I had consulted Shkoor as to the best way to reheat the Goshat Karahi, oven or hob. Hob was the answer, and so gentle heat was applied. I had assumed the Vegetable Curry was Aloo Gobi. It was very dry and there was no visible Potato. The Cauliflower was in an Thick Mash, great care had to be taken whilst reheating not to burn it.

The Birthday Dinner

The Gobi Curry’s Masala Mash did not have the telltale – Yadgar taste. Without the anticipated Potato, but with the added stress of reheating, the texture of the Cauliflower & Mash didn’t work.
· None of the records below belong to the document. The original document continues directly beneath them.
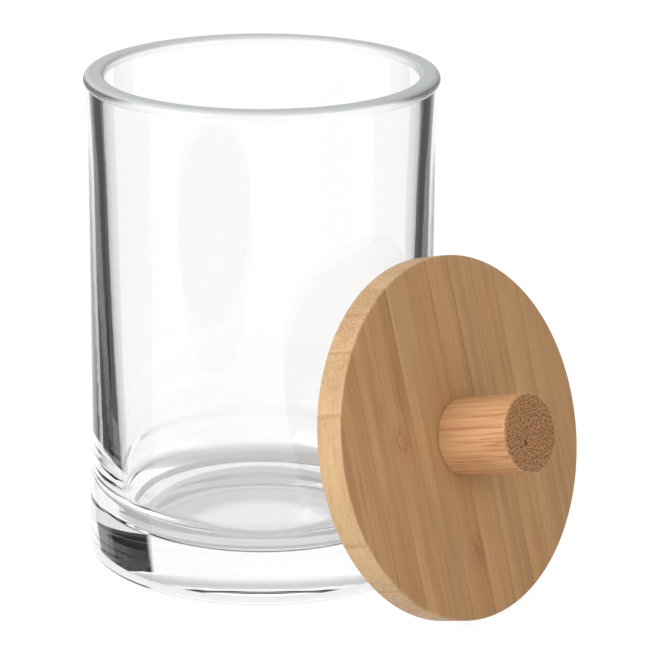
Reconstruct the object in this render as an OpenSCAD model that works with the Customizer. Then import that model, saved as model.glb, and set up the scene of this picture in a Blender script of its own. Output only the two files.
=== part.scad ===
// Cotton ball holder: a straight glass jar with a thick floor, and a bamboo lid with a round knob.
// The lid stands beside the jar on its edge and leans its plug on the wall.
// The jar stands on Z = 0 with its axis on Z. The lid's own frame has its axis on Z and its knob upwards.

/* [Jar] */
// Outer diameter of the straight wall
wall_d = 75; // [65:0.5:100]
// Height from the foot to the top of the rim
jar_h = 109; // [95:0.5:150]
// Thickness of the wall just above the rounded inner corner, to which it grows from the rim down
wall_low_t = 5.8; // [4.4:0.1:7]
// Thickness of the solid glass under the inside
floor_t = 9.5; // [7:0.25:14]
// Radius of the rounded corner between the inner wall and the floor
bowl_r = 9; // [5:0.25:12]

/* [Jar foot] */
// Height of the thicker band round the foot
heel_h = 16.5; // [10:0.25:22]
// How far the band stands out past the wall
heel_proud = 0.7; // [0.3:0.05:1.4]
// Height of the soft shoulder above the band
shoulder_h = 4; // [1.5:0.1:6]
// Radius of the rounded bottom edge
heel_edge = 2.3; // [1:0.1:4]
// Width of the flat ring that the jar stands on
foot_w = 9; // [5:0.25:12]
// Height of the shallow hollow under the jar
hollow_h = 0.4; // [0.2:0.1:1.2]

/* [Jar rim] */
// How far the rim stands out past the wall
rim_proud = 0.85; // [0.6:0.05:1.4]
// Thickness of the glass across the rim
rim_w = 4.35; // [3.8:0.05:5.2]
// Radius of the rim's outer edge
rim_out_r = 1.4; // [1.1:0.05:1.8]
// Radius of the rim's inner edge
rim_in_r = 1; // [0.6:0.05:1.5]
// Height over which the wall opens out towards the rim
flare_h = 20; // [10:0.5:30]
// How far the wall has opened out where it meets the rim
flare_proud = 0.45; // [0.2:0.05:0.5]

/* [Lid] */
// How far the plate stands out past the rim of the jar
lid_overhang = 0.15; // [0:0.05:1.5]
// Thickness of the plate that covers the rim
plate_t = 6.6; // [4:0.1:10]
// Height of the plug under the plate
plug_t = 3.8; // [2.5:0.1:8]
// Clearance between the plug and the mouth of the jar, all round
plug_gap = 0.6; // [0.3:0.05:1.5]
// Radius of the plate's eased edges
plate_edge = 0.4; // [0.2:0.05:1]
// Radius of the plug's eased edge
plug_edge = 0.8; // [0.4:0.05:1.5]

/* [Knob] */
// Diameter of the knob
knob_d = 16.7; // [12:0.1:24]
// Length of the knob
knob_l = 18; // [14:0.25:28]
// Radius of the eased edge at the knob's tip
knob_edge = 0.6; // [0.3:0.05:1.5]
// Radius of the eased edge where the knob stands on the plate
knob_foot_edge = 0.25; // [0.1:0.05:0.5]

/* [Knob screw] */
// Diameter of the screw
screw_d = 3.8; // [3:0.1:5]
// How far the screw reaches into the knob
screw_grip = 11; // [7:0.25:12]
// Length of the screw's tapered point
screw_tip_l = 3; // [2:0.25:5]
// Diameter of the countersunk head
head_d = 7.6; // [6.5:0.1:9.5]
// How deep the head lies below the plug's face
head_sink = 0.2; // [0:0.05:0.6]
// Span of the cross recess in the head
cross_span = 4.2; // [3:0.1:5]
// Width of each slot of the cross recess
cross_w = 1.1; // [0.7:0.05:1.5]
// Depth of the cross recess
cross_depth = 1.4; // [0.8:0.05:1.8]
// Clearance between the screw and the wood
screw_gap = 0.1; // [0.05:0.05:0.3]

/* [Lid beside the jar] */
// How far the standing lid leans back from upright, in degrees
lid_lean = 15.7; // [10:0.1:25]
// Direction of the lid from the jar's axis, in degrees from +X
lid_turn = -41.3; // [-180:0.1:180]
// Clearance between the lid's plug and the wall it leans on
lean_gap = 0.1; // [0.05:0.05:0.5]

/* [Hidden] */

$fn = 120;
ARC_STEPS = 8;
CURVE_STEPS = 6;
INSIDE_STEPS = 10;
CUT = 1; // how far a cutter runs past the face that it opens
TIP_ROOM = 0.5; // depth of the knob's blind hole past the tip of the screw

// Jar: radii of the wall, the band and the rim
wall_r = wall_d / 2;
heel_r = wall_r + heel_proud;
rim_r = wall_r + rim_proud;
rim_in = rim_r - rim_w;
wall_low_in = wall_r - wall_low_t;
foot_out = heel_r - heel_edge;
foot_in = foot_out - foot_w;

// The rim is a bead that grows out of the flared wall at the angle where the two meet
bead_r = rim_r - rim_out_r;
bead_z = jar_h - rim_out_r;
neck_r = wall_r + flare_proud;
neck_angle = -acos((neck_r - bead_r) / rim_out_r);
neck_z = bead_z + rim_out_r * sin(neck_angle);

// The inside narrows from the rounded lip down to the bowl, which carries on at the same slope
mouth_top = jar_h - rim_in_r;
bowl_top = floor_t + bowl_r;
bowl_slope = atan(2 * (rim_in - wall_low_in) / (mouth_top - bowl_top));

// Lid: the plate covers the rim and the plug fits the mouth
lid_r = rim_r + lid_overhang;
plug_r = rim_in - plug_gap;
knob_r = knob_d / 2;

// Screw: the head's cone has an angle of 90 degrees, so it is as high as it is wide to one side
screw_r = screw_d / 2;
head_r = head_d / 2;
head_h = head_r - screw_r;
head_z = head_sink - plug_t;
tip_r = screw_r / 4;
screw_top = plate_t + screw_grip;

// Place of the leaning lid: its plate's back edge stands on Z = 0 and its plug meets the wall
lean_out = wall_r + lean_gap + plug_t * cos(lid_lean) + plug_r * sin(lid_lean)
         - plug_edge * (sin(lid_lean) + cos(lid_lean) - 1);
lean_up = (lid_r - plate_edge) * cos(lid_lean) + plate_edge * (1 - sin(lid_lean));

// Points of an arc about c, from angle a to angle b
function arc(c, r, a, b, steps = ARC_STEPS) =
    [for (i = [0:steps]) let (t = a + (b - a) * i / steps) [c[0] + r * cos(t), c[1] + r * sin(t)]];

// Points of a soft step from p to q that leaves and arrives upright
function soft_step(p, q, steps = CURVE_STEPS) =
    [for (i = [0:steps]) let (t = i / steps, s = (1 - cos(180 * t)) / 2)
        [p[0] + (q[0] - p[0]) * s, p[1] + (q[1] - p[1]) * t]];

// The underside's shallow hollow, from the axis out to the flat ring
function hollow_points() =
    [for (i = [0:CURVE_STEPS]) let (t = i / CURVE_STEPS) [foot_in * t, hollow_h * (1 - t * t)]];

// The wall opens out slowly below the rim
function flare_points() =
    [for (i = [0:CURVE_STEPS]) let (t = i / CURVE_STEPS)
        [wall_r + flare_proud * t * t, jar_h - flare_h + (neck_z - jar_h + flare_h) * t]];

// The inner wall thickens downwards, ever faster
function inside_points() =
    [for (i = [0:INSIDE_STEPS]) let (t = i / INSIDE_STEPS)
        [rim_in + (wall_low_in - rim_in) * t * t, mouth_top + (bowl_top - mouth_top) * t]];

function outer_points() = concat(
    hollow_points(),
    arc([foot_out, heel_edge], heel_edge, -90, 0),
    soft_step([heel_r, heel_h], [wall_r, heel_h + shoulder_h]),
    flare_points(),
    arc([bead_r, bead_z], rim_out_r, neck_angle, 90)
);

function inner_points() = concat(
    arc([rim_in + rim_in_r, mouth_top], rim_in_r, 90, 180),
    inside_points(),
    arc([wall_low_in - bowl_r, bowl_top], bowl_r, -bowl_slope, -90),
    [[0, floor_t]]
);

// The jar is one piece of pressed glass, turned about its axis
module glass_jar() {
    color([0.86, 0.91, 0.92, 0.45])
        rotate_extrude()
            polygon(concat(outer_points(), inner_points()));
}

// Stands a piece from the lid's own frame on its edge beside the jar
module beside_jar() {
    rotate([0, 0, lid_turn])
        translate([lean_out, 0, lean_up])
            rotate([0, 90 - lid_lean, 0])
                children();
}

// Eased lower and upper corners of a turned disc's half section
function low_corner(r, z, edge) = arc([r - edge, z + edge], edge, -90, 0);
function top_corner(r, z, edge) = arc([r - edge, z - edge], edge, 0, 90);

// Room for the screw: a clear hole and a countersink for the head
module screw_room() {
    translate([0, 0, -plug_t - CUT])
        cylinder(r = screw_r + screw_gap, h = plug_t + plate_t + 2 * CUT);
    translate([0, 0, -plug_t - CUT])
        cylinder(r = head_r + screw_gap, h = CUT + head_sink);
    translate([0, 0, head_z])
        cylinder(r1 = head_r + screw_gap, r2 = screw_r + screw_gap, h = head_h);
}

// The lid is one piece of laminated bamboo: a plate over the rim and a plug in the mouth
module bamboo_lid() {
    color([0.72, 0.55, 0.38])
        beside_jar()
            difference() {
                rotate_extrude()
                    polygon(concat(
                        [[0, -plug_t]],
                        low_corner(plug_r, -plug_t, plug_edge),
                        [[plug_r, 0]],
                        low_corner(lid_r, 0, plate_edge),
                        top_corner(lid_r, plate_t, plate_edge),
                        [[0, plate_t]]
                    ));
                screw_room();
            }
}

// The knob stands on the plate and has a blind hole for the screw
module bamboo_knob() {
    color([0.84, 0.65, 0.44])
        beside_jar()
            difference() {
                rotate_extrude()
                    polygon(concat(
                        [[0, plate_t]],
                        low_corner(knob_r, plate_t, knob_foot_edge),
                        top_corner(knob_r, plate_t + knob_l, knob_edge),
                        [[0, plate_t + knob_l]]
                    ));
                translate([0, 0, plate_t - CUT])
                    cylinder(r = screw_r + screw_gap, h = CUT + screw_grip + TIP_ROOM);
            }
}

// Countersunk wood screw with a cross recess, up through the lid into the knob
module knob_screw() {
    color([0.72, 0.72, 0.70])
        beside_jar()
            difference() {
                union() {
                    translate([0, 0, head_z])
                        cylinder(r1 = head_r, r2 = screw_r, h = head_h);
                    translate([0, 0, head_z])
                        cylinder(r = screw_r, h = screw_top - screw_tip_l - head_z);
                    translate([0, 0, screw_top - screw_tip_l])
                        cylinder(r1 = screw_r, r2 = tip_r, h = screw_tip_l);
                }
                for (turn = [0, 90])
                    rotate([0, 0, turn])
                        translate([-cross_span / 2, -cross_w / 2, head_z - CUT])
                            cube([cross_span, cross_w, CUT + cross_depth]);
            }
}

glass_jar();
bamboo_lid();
bamboo_knob();
knob_screw();
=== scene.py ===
"""Cotton ball holder: a thick glass jar, and its bamboo lid standing on edge against it."""
import math

import bmesh
import bpy
from bpy.props import FloatProperty, FloatVectorProperty, IntProperty, PointerProperty
from mathutils import Euler, Matrix, Vector


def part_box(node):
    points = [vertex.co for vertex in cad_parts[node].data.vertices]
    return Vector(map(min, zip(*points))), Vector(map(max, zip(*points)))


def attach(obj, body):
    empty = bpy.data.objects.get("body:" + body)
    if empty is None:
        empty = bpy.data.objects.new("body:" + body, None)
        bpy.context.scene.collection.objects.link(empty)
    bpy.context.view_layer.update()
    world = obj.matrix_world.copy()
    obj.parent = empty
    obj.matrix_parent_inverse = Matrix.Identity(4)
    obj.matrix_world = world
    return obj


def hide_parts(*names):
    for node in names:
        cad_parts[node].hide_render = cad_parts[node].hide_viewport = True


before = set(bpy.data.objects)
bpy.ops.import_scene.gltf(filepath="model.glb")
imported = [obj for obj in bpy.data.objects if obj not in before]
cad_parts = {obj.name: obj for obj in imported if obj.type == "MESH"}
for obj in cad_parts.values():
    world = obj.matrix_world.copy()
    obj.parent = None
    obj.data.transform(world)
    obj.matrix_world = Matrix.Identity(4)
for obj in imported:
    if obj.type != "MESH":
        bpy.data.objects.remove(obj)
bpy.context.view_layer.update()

bl_info = {
    "name": "Cotton ball holder",
    "version": (1, 0, 0),
    "blender": (4, 5, 0),
    "location": "3D View > Sidebar > Holder",
    "description": "Makes a glass jar with a bamboo lid leaning on it, and the studio round them",
    "category": "Add Mesh",
}

MM = 0.001
BODY = "root"
JAR_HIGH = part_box("glass_jar")[1]
ARC_STEPS = 14
CURVE_STEPS = 12
THREAD_STEPS = 14
POINT_STEPS = 24
SHARP_ANGLE = math.radians(32)
MERGE_DISTANCE = 1e-6
TIP_ROOM = 0.5 * MM
THREAD_START = 4.0 * MM
WHITE = (1.0, 1.0, 1.0, 1.0)

GLASS_IOR = 1.5

# Depths under the rim between which the bead turns soft, and its top turns ground
RIM_SOFT = (2.2 * MM, 1.3 * MM)
RIM_GROUND = (0.9 * MM, 0.3 * MM)

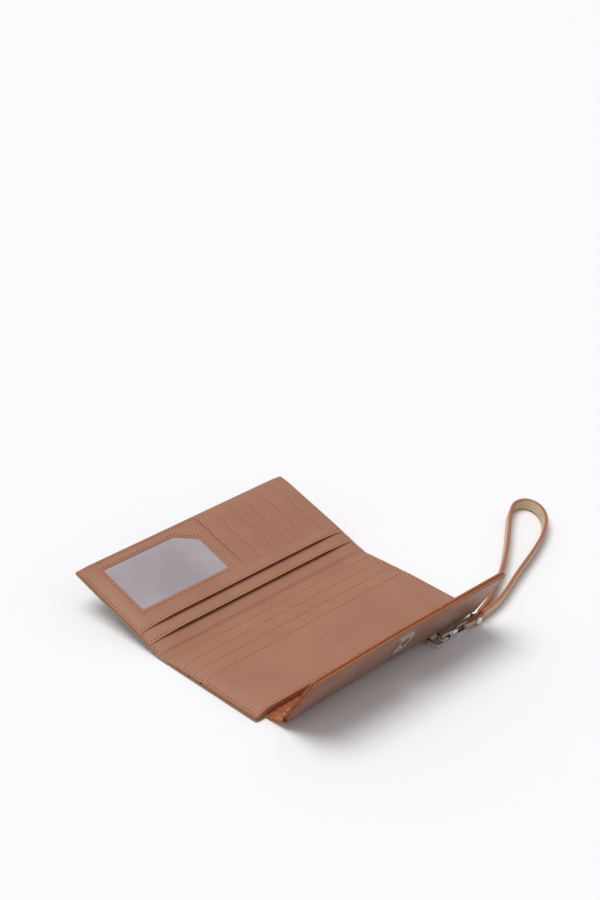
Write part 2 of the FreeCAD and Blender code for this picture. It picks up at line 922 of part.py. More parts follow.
# ---- swivel: a headed post in the hook's neck, with a rectangular eye ----
head_left = jaw_right - size("jaw_wall") - size("post_head_thick") - size("post_head_gap")
neck_end = jaw_right + size("neck_long")
post_head = cylinder(
    "post_head",
    "Dims.post_head_radius",
    "Dims.post_head_thick",
    at(head_left, chain_y, size("chain_high"), ALONG_X),
)
eye_left = neck_end + size("eye_gap")
post = cylinder(
    "post_rod",
    "Dims.post_radius",
    eye_left - head_left + size("eye_wall") / 2,
    at(head_left, chain_y, size("chain_high"), ALONG_X),
)
eye = ring_plate(
    "eye_ring",
    "Dims.eye_long",
    "Dims.eye_high",
    "Dims.eye_wall",
    "Dims.eye_thick",
    "Dims.eye_round",
    "Dims.eye_round_inside",
)
eye.Placement = at(
    eye_left, chain_y + size("eye_thick") / 2, size("chain_high") - size("eye_high") / 2, UPRIGHT
)
keep(fuse("swivel_solid", post_head, post, eye), "swivel_eye")

# ---- strap: folded loop through the eye, rivet, and the long strap itself ----
eye_bar = eye_left + size("eye_long") - size("eye_wall") / 2
loop_left = eye_bar - size("loop_thick") / 2
loop_end = loop_left + size("loop_long")
half_loop = size("loop_thick") / 2
strap_loop = new_body("strap_loop_whole")
loop_round = "(Dims.loop_thick / 2)"
pad(
    strap_loop,
    rectangle(
        new_sketch(strap_loop, "strap_loop_tail"),
        loop_round,
        0,
        "Dims.loop_long",
        "Dims.loop_thick",
    ),
    "Dims.loop_high",
)
pad(
    strap_loop,
    circle(new_sketch(strap_loop, "strap_loop_nose"), loop_round, loop_round, loop_round),
    "Dims.loop_high",
)
pocket(
    strap_loop,
    circle(
        new_sketch(strap_loop, "strap_loop_bar"),
        loop_round,
        loop_round,
        "Dims.eye_thick / 2 + Dims.eye_gap",
    ),
)
strap_loop.Placement = at(loop_left, chain_y - half_loop, size("chain_high") - size("loop_high") / 2)
rivet_x = loop_end - size("rivet_from_end")
rivet_hole = cylinder(
    "rivet_hole",
    "Dims.rivet_radius",
    "Dims.loop_thick",
    at(rivet_x, chain_y + half_loop, size("chain_high"), UPRIGHT),
)
keep(cut("strap_loop_cut", strap_loop, rivet_hole), "strap_loop")
rivet_parts = [
    cylinder(
        "rivet_rod",
        "Dims.rivet_radius",
        "Dims.loop_thick",
        at(rivet_x, chain_y + half_loop, size("chain_high"), UPRIGHT),
    )
]
for end, offset in (("front", -half_loop), ("back", half_loop + size("rivet_cap_thick"))):
    rivet_parts.append(
        cylinder(
            f"rivet_cap_{end}",
            "Dims.rivet_cap_radius",
            "Dims.rivet_cap_thick",
            at(rivet_x, chain_y + offset, size("chain_high"), UPRIGHT),
        )
    )
keep(fuse("rivet_solid", *rivet_parts), "strap_rivet")


def rounded_route(points):
    """Straight runs joined by tangent arcs; gives the wire and each arc's radius."""
    edges, radii = [], []
    start = points[0]
    for before, corner, after in zip(points, points[1:], points[2:]):
        back, on = before - corner, after - corner
        reach = ARC_SHARE * min(back.Length, on.Length)
        half_turn = (math.pi - back.getAngle(on)) / 2
        radii.append(reach / math.tan(half_turn))
        back.normalize()
        on.normalize()
        into, out = corner + back * reach, corner + on * reach
        middle = back + on
        middle.normalize()
        over = radii[-1] / math.cos(half_turn) - radii[-1]
        edges.append(Part.LineSegment(start, into).toShape())
        edges.append(Part.Arc(into, corner + middle * over, out).toShape())
        start = out
    edges.append(Part.LineSegment(start, points[-1]).toShape())
    return Part.Wire(edges), radii


leg_offset = (size("strap_thick") + size("strap_apart")) / 2
route = [(0.0, -leg_offset)] + STRAP_ROUTE + [(0.0, leg_offset)]
strap_wire, strap_radii = rounded_route(
    [Vector(loop_end + x, chain_y + y, size("strap_high")) for x, y in route]
)
half_thick, half_wide = size("strap_thick") / 2, size("strap_wide") / 2
run = (strap_wire.Edges[0].Vertexes[1].Point - strap_wire.Edges[0].Vertexes[0].Point).normalize()
side = Vector(-run.y, run.x, 0)
begin = strap_wire.Edges[0].Vertexes[0].Point
corners = [
    begin + side * (half_thick * a) + Vector(0, 0, half_wide * b)
    for a, b in ((-1, -1), (1, -1), (1, 1), (-1, 1), (-1, -1))
]
strap = doc.addObject("Part::Feature", "wrist_strap")
strap.Shape = strap_wire.makePipeShell([Part.makePolygon(corners)], True, False)
keep(strap, "wrist_strap")

doc.recompute()
for thing in doc.Objects:
    if "Invalid" in thing.State or "Error" in thing.State:
        raise RuntimeError(f"{thing.Name} is {thing.State}")
for node in nodes:
    if node.Shape.isNull() or not node.Shape.isValid():
        raise RuntimeError(f"{node.Label} has no valid shape")

os.makedirs("parts", exist_ok=True)
for node in nodes:
    node.Shape.exportStep(f"parts/{node.Label}.step")
print(len(nodes), "sub-parts")
print("strap length", round(strap_wire.Length, 1), "tightest bend", round(min(strap_radii), 1))
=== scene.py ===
import json
import math

import bmesh
import bpy
import numpy as np
from mathutils import Matrix, Vector


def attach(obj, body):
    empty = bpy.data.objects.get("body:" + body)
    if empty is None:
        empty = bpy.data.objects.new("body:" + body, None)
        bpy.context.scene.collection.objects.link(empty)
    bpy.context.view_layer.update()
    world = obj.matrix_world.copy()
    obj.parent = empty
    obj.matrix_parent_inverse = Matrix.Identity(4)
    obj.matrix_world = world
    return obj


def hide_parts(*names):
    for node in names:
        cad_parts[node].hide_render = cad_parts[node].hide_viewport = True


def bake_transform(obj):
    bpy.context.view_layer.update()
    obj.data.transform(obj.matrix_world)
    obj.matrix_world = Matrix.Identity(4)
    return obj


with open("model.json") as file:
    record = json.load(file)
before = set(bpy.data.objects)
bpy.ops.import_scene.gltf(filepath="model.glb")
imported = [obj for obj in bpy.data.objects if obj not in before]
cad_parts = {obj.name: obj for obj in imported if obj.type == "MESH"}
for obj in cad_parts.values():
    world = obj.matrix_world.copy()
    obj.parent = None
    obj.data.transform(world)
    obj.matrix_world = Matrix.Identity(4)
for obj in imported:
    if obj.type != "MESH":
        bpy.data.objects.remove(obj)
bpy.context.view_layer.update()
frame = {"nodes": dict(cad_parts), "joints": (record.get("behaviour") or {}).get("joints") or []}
hinges = {joint["name"]: joint for joint in frame["joints"]}

# ---- Camera, floor and lights ----
# A wide pale table under one broad lamp, nearly overhead, and an even white room.
scene = bpy.context.scene
scene.view_settings.view_transform = "Standard"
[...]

It did however add the necessary distraction, we were not sitting down to a mass of Meat alone.

The Goshat Karahi was a worthy Birthday Curry. The minimal Masala shrouded the so soft Meat. The Yadgar-taste was there. Those of us who know have to keep going back for more.

Hector upped the Spice Level with the sliced Green Chillies.

For once, Marg made no comment about the bones, or the Spice Level. It is Hector’s birthday. Marg restricted her added – foliage – to Coriander only: – A good taste, plenty flavour, and very enjoyable. The Vegetables cooled too quickly. An enjoyable change.

Does this mean that I might get away with serving Curry twice a week?

A standard portion each would have left us wanting more, and being at home, there was no pressure to finish. Nothing would be going to waste. In the end, all but a Soupçon remained, a mini-snack for Hector some day soon.

Curry consumption has declined since Lockdown. Also, having to think up seven meals a week instead of typically four-five is testing. Fortunately, many years ago, I did compose a list of every meal I can cook – The Hector Menu. As yet I have not had to consult this, but that day is coming soon.